Elizabeth Taylor is #10 center. Courtesy of Josephine Taylor Dickey and Amy Tanner Thiriot.

Five hundred members of the community came together at Liberty Park in September 1910 to celebrate Emancipation Day. Rev. Morris and Elizabeth took part in the program and “pointed with pride to what had already been done by the colored race since its release from the iron hand of slavery.”[4]

Elizabeth and her children moved to Grand Junction, Colorado, where she helped establish Handy Chapel (AME).[5] Although her personal tragedies and family difficulties ultimately limited her ability to play a continued role in Utah’s black community, her energy and charisma brought and bound the women together in a helpful way.

One of the greatest triumphs of Elizabeth’s final years was seeing her daughters graduate from the university and work as teachers. Elizabeth Austin Taylor Morris died at her daughter’s home in Owensboro, Kentucky, on March 22, 1932.

Amy Tanner Thiriot is an independent historian and author of the forthcoming book, Slavery in Zion: Black Lives and Black Servitude in Utah Territory.

Footnotes

[1] “Colored Women in Federation.
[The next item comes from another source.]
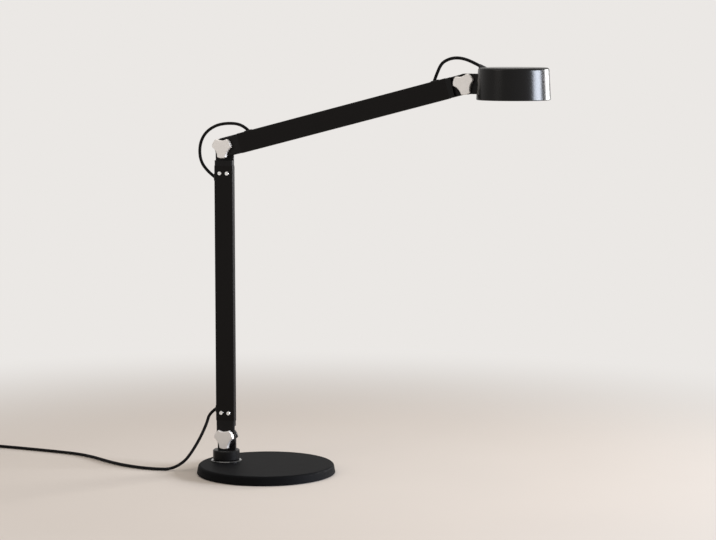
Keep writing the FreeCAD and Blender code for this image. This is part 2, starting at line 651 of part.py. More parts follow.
def make_joint(tag, place, knob_place):
    """Bolt, friction disc and rear cap of a pivot, with its hand knob and the knob's washer."""
    face = "tube_depth / 2"
    knob_back = f"-({face}) - turn_gap - washer_thick"
    knob_front = f"{knob_back} - knob_thick"
    disc = cut(
        f"{tag}_disc_solid",
        rod(f"{tag}_disc_round", "disc_radius", "lap_gap / 2 - disc_thick", "lap_gap / 2",
            ("0", "0"), "y"),
        rod(f"{tag}_disc_bore", "pivot_bolt_radius", "-lap_gap", "lap_gap", ("0", "0"), "y"),
    )
    piece(f"{tag}_friction_disc", disc, place)
    bolt = fuse(
        f"{tag}_bolt_solid",
        rod(f"{tag}_bolt_shank", "pivot_bolt_radius",
            f"{knob_front} + knob_blind + turn_gap", f"{face} + 1", ("0", "0"), "y"),
        hexagon(f"{tag}_bolt_head", "pivot_head_radius", face, f"{face} + pivot_head_thick",
                ("0", "0"), "y"),
    )
    piece(f"{tag}_pivot_bolt", bolt, knob_place)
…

All of the West Well Represented,” Salt Lake Tribune, July 6, 1904.

[2] Paul Emory Putz, “For Race and Region: A Brief History of the Western Negro Press Association,” 1896–1920, Great Plains Quarterly 38, no. 2 (Spring 2018): 175–98.

[3] See France A. Davis, Light in the Midst of Zion: A History of Black Baptists in Utah, 1892–1996 (Salt Lake City, UT: University Publishing, 1997).

[4] “Negroes Observe Emancipation Day,” Salt Lake Tribune, September 23, 1910.

[5] Much appreciation to Elizabeth’s family who preserved clippings from the Plain Dealer and provided such enthusiasm for this project.